Monday, December 05, 2005

Week 10 Resou, Evalu & Analy

Alas, we have come to the end. This is the last week of posting for this class project on Global Media & Culture. If you are reading this and you are not a member of my group, I encourage you to follow up on the results of this ten-week journey and check out our team's wiki project.

Ok, now to this week's posting:

This week I focused my attention on another chapter ("Globalization, Culture and the Fate of Nations") from Global Transformations by David Held, Anthony McGrew, David Goldblatt & Jonathan Perraton, which we had neglected before but which has turned out to be the chapter most directly applicable to our subject.

The writer(s) begin: "Few expressions of globalization are so visible, widespread and pervasive as the worldwide proliferation of internationally traded consumer brands, the global ascendancy of popular cultural icons and artefacts, and the simultaneous communication of events by satellite broadcasts to hundreds of millions of people at a time on all continents" (Held, et al. 327). In the Information Age globalization moves at the speed of light, electrons and digits. Nothing else in history has been so powerful a unifying force globally than mass media and popular culture. "New technologies of telecommunications and the emergence of international media corporations, among other factors, have generated global cultural flows whose stretch, intensity, diversity and rapid diffusion exceed that of earlier eras" (Held 328).

And the state of things in the media world is such that this "worldwide proliferation" is controlled by an increasingly limited number of "international media corporations."

The chapter lists the few most dominant corporate players in several media sectors...in bold and parentheses after each quote I'll total the number of corporations mentioned:

"news gathering...UPI, AP and Reuters" (3)
"visual news gathering outside of the main networks...Reuters and WTN." (2)
"Internationally available [TV] news...CNN, News International and...the BBC." (3)
"Global recorded music sales...Thorn-EMI, Polygram, Warner and Sony held 73 per cent of the global market in 1991, while Bertelsmann and Matsushita account for much of the rest." (total, 6)
(all of the above, Held 349)

This Global Transformations chapter did not list so clearly the primary corporations in the television and film industries, short of pointing out through other research how much the global landscape of those are dominated by the US. However, an article by J. W. Robert McCheesney (whose work in this field was qoted by Held et al a number of times) which I made reference to in a previous post does give a clear, and more recently updated list of the 8-9 companies that make up the global oligopoly controlling the vast majority of the media on the planet: "...the global media market has come to be dominated by the same eight transnational corporations...that rule US media: General Electric, AT&T/Liberty Media, Disney, Time Warner, Sony, News Corporation, Viacom and Seagram, plus Bertelsmann, the Germany-based conglomerate." A quick recall of recent buy-outs and mergers will remind us just how comprehensive that list is: GE also owns Universal and NBC, Disney owns ABC and a numbers of major movie studios (I read in the 1996 or 97 Disney stock prospectus that 4 out of every 5 movie tickets sold in the US were for Disney-owned movies), Time-Warner also includes AOL and CNN, Viacom owns CBS... these companies account for nearly every major TV network and major film studio in the US. That is a high degree of concentration of money, power and influence, and that means that the unprecedented massive flow of information and cultural product flooding the global marketplace and impacting every nation is in the hands of a very few and mostly like-minded entities.

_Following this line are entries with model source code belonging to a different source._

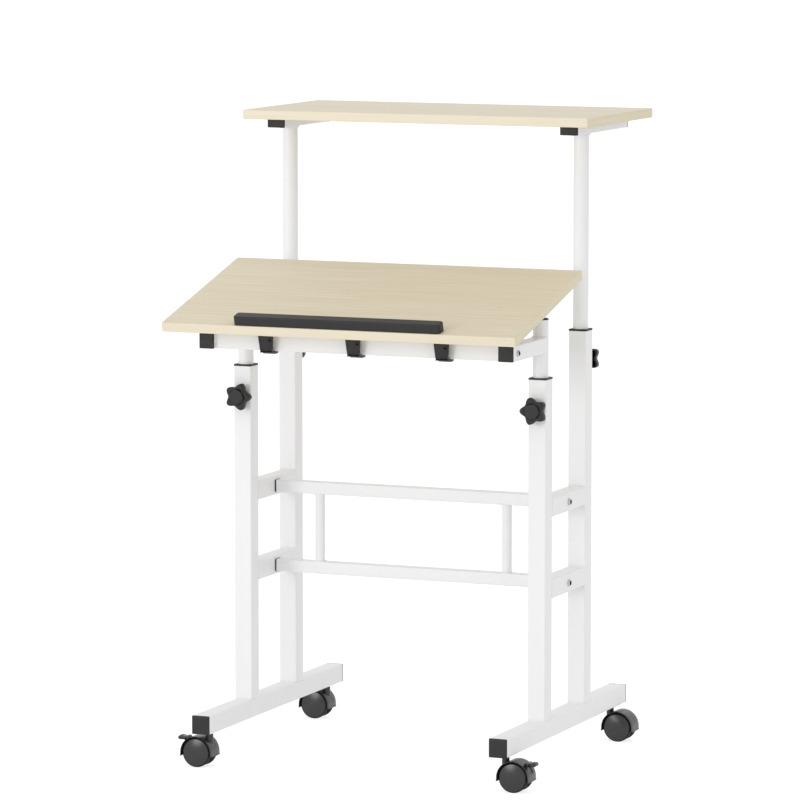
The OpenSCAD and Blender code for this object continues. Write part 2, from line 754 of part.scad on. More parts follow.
module shelf_arm(side) color(white) on_side(side) difference() {
    translate([0, rear_y - shelf_arm_front + cap_t, shelf_arm_z + shelf_arm_h / 2])
        along_y() tube(tube_w, shelf_arm_h, shelf_arm_front + shelf_arm_back - 2 * cap_t);
    for (y = shelf_screw_y)
        translate([0, y, shelf_arm_z - cut]) cylinder(d = screw_d + 2 * hole_gap, h = shelf_arm_h + 2 * cut);
}

module shelf_arm_caps() color(black) both_sides() {
    translate([0, rear_y - shelf_arm_front, shelf_arm_z + shelf_arm_h / 2])
        along_y() end_cap(tube_w, shelf_arm_h);
    translate([0, rear_y + shelf_arm_back, shelf_arm_z + shelf_arm_h / 2])
        mirror([0, 1, 0]) along_y() end_cap(tube_w, shelf_arm_h);
}

module shelf_board() color(wood) translate([0, 0, shelf_arm_top]) difference() {
    translate([0, rear_y - shelf_front + shelf_d / 2, 0])
        linear_extrude(board_t) round_rect(board_w, shelf_d, board_corner);
    for (side = [-1, 1], y = shelf_screw_y)
        translate([side * side_x, y, 0]) screw_hole(screw_bite + hole_spare);
}

module shelf_screws() color(zinc) both_sides() for (y = shelf_screw_y)
    translate([0, y, shelf_arm_z]) bolt(shelf_arm_h + screw_bite, screw_d, screw_head_d, screw_head_t);

foot(-1);  // foot_left
foot(1);  // foot_right
foot_end_caps();
post(-1, front_y, front_post_top, -1);  // front_post_left
post(1, front_y, front_post_top, -1);  // front_post_right
post(-1, rear_y, rear_post_top, 1);  // rear_post_left
post(1, rear_y, rear_post_top, 1);  // rear_post_right
side_ties(-1);  // side_ties_left
side_ties(1);  // side_ties_right
post_bushings();
knob_nuts();
crossbar(upper_bar_z);  // crossbar_upper
crossbar(lower_bar_z);  // crossbar_lower
crossbar_rods();
crossbar_plugs();
crossbar_bolts();
caster_stems();
caster_housing(-1, false);  // caster_housing_fl
caster_housing(1, false);  // caster_housing_fr
caster_housing(-1, true);  // caster_housing_rl
caster_housing(1, true);  // caster_housing_rr
caster_axle(-1, false);  // caster_axle_fl
caster_axle(1, false);  // caster_axle_fr
caster_axle(-1, true);  // caster_axle_rl
caster_axle(1, true);  // caster_axle_rr
caster_wheels(-1, false);  // caster_wheels_fl
caster_wheels(1, false);  // caster_wheels_fr
caster_wheels(-1, true);  // caster_wheels_rl
caster_wheels(1, true);  // caster_wheels_rr
brake_lever(-1);  // brake_lever_left
brake_lever(1);  // brake_lever_right
knob(-1, false);  // knob_fl
knob(1, false);  // knob_fr
knob(-1, true);  // knob_rl
knob(1, true);  // knob_rr
desk_tube(-1);  // desk_tube_left
desk_tube(1);  // desk_tube_right
desk_arm(-1);  // desk_arm_left
desk_arm(1);  // desk_arm_right
desk_arm_caps();
desk_tube_caps();
desk_crossbar();
desk_frame_bolts();
hanging_hooks();
hinge_bracket(-1);  // hinge_bracket_left
hinge_bracket(1);  // hinge_bracket_right
hinge_pins();
desk_board();
laptop_stop();
hinge_leaf(-1);  // hinge_leaf_left
hinge_leaf(1);  // hinge_leaf_right
desk_screws();
shelf_tube(-1);  // shelf_tube_left
shelf_tube(1);  // shelf_tube_right
shelf_arm(-1);  // shelf_arm_left
shelf_arm(1);  // shelf_arm_right
shelf_arm_caps();
shelf_board();
shelf_screws();
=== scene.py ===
"""Mobile sit-stand desk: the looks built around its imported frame.

Two wheeled side frames of powder-coated steel tube carry a tilting desk board and a shelf of
wood-grain laminate. The feet, posts, ties and lift tubes stay the frame's own pieces and get
their finish here; the moulded, spun and cut pieces are modelled here in their place.
"""

import math

import bmesh
import bpy
from bpy.props import FloatProperty, FloatVectorProperty, IntProperty, PointerProperty
from bpy.types import Operator, Panel, PropertyGroup
from mathutils import Matrix, Vector


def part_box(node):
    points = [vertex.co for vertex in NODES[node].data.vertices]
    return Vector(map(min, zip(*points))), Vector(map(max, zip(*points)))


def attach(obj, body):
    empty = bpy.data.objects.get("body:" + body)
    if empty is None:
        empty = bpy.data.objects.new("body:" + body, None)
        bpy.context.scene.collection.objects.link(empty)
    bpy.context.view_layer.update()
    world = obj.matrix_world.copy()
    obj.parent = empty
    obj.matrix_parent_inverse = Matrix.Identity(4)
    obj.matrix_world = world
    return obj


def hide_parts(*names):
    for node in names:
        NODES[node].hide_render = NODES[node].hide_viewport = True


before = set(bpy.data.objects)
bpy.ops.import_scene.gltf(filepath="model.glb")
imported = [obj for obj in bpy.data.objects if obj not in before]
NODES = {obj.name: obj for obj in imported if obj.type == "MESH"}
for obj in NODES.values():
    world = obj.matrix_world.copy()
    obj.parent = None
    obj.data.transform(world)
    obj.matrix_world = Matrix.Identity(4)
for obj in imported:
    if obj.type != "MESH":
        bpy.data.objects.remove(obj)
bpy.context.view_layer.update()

bl_info = {
    "name": "Sit-stand desk",
    "version": (1, 0, 0),
    "blender": (4, 5, 0),
    "location": "View3D > Sidebar > Desk",
    "description": "Dresses the packed frame of a mobile sit-stand desk",
    "category": "Add Mesh",
}

MM = 0.001
MERGE = 0.001 * MM
TURN = 2 * math.pi
QUARTER = TURN / 4
Y_AXIS, Z_AXIS = Vector((0, 1, 0)), Vector((0, 0, 1))
AROUND_AXLE = Matrix.Rotation(QUARTER, 4, "X")
AXLE_BORE, HUB_RADIUS = 3.05 * MM, 7 * MM

CORNERS = ("fl", "fr", "rl", "rr")
SIDES = ("left", "right")
ENDS = ("front", "rear")

COATED_NODES = [f"{tube}_{side}" for side in SIDES for tube in (
    "foot", "front_post", "rear_post", "side_ties", "desk_tube", "desk_arm", "shelf_tube", "shelf_arm")]
COATED_NODES += ["crossbar_upper", "crossbar_lower", "crossbar_rods", "desk_crossbar"]
ZINC_NODES = [f"{fitting}_{side}" for side in SIDES for fitting in ("hinge_bracket", "hinge_leaf")]
ZINC_NODES += [f"caster_axle_{corner}" for corner in CORNERS]
ZINC_NODES += ["knob_nuts", "caster_stems", "hinge_pins", "desk_screws", "shelf_screws"]


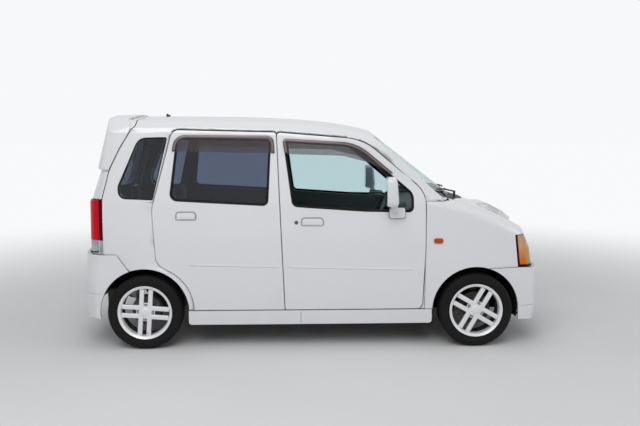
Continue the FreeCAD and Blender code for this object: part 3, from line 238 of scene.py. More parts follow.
def weave_of(tree, given):
    """Height: the product of two sine waves, across and aslant. Mask: noise."""
    x, y, z = xyz(tree)
    ways = maths(tree, "ADD", x, y), maths(tree, "ADD", z, maths(tree, "MULTIPLY", x, 0.4))
    waves = [maths(tree, "SINE", maths(tree, "MULTIPLY", way, given["Scale"])) for way in ways]
    return maths(tree, "MULTIPLY", *waves), noise(tree, 60.0, 4.0)


grain_group = new_group("grain", {"Scale": 400.0, "Amount": 1.0}, ("Height", "Mask"), grain_of)
dust_group = new_group("road_dust", {"Top": 0.7, "Amount": 0.5}, ("Mask",), dust_of)
weave_group = new_group("weave", {"Scale": 900.0}, ("Height", "Mask"), weave_of)
print("groups", [g.name for g in bpy.data.node_groups])

# %% [markdown]
# A finish is one Principled shader. Its steady values are set on its own sockets; only colour,
# roughness and normal vary over the surface, and those come from the groups.
# Painted image textures would need unwrapped pieces; noise in object coordinates needs nothing.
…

These corporations may not be making the political, cultural and sociological impacts they are making on nations and cultures intentionally...they are mainly focused on their profits...but nevertheless they are making such impacts, if only because they are redefining the playing filed for everyone else, and making it in their own image. Held and his fellow writers summed up well in their chapter, writing, "In the end, Hollywood, Microsoft and AT&T are in the business of making money - not founding alternative centres of political identity and legitimacy. Yet the huge flows of information, people and imagery that circulate around the globe, crossing borders with impunity, have changed the context in which national projects of any kind must develop” (Held 374). No longer can individuals, societies, cultures make national media products in isolation from the rest of the world, globalization of media has taken that away forever. Everything must be done in a world in which those 8 big companies exist, and in which the standards set by those corporations are the bar to reach.

The good news for followers of Jesus who want to make sure that smaller cultures and marginalized peoples are not ignored and boxed out of this global cultural dialogue, is that just as media has expanded globally at exponential rates in the last fifty years, so has technology, and the more the technology develops and becomes cheaper and easier to access, the more opportunity minority peoples will have to get their voice heard: "...technological shifts, including for instance the camcorder, have reduced the costs of production and so created new cultural spaces for 'alternative' TV channels and production" (Held 374). We can be advocates for such opportunity.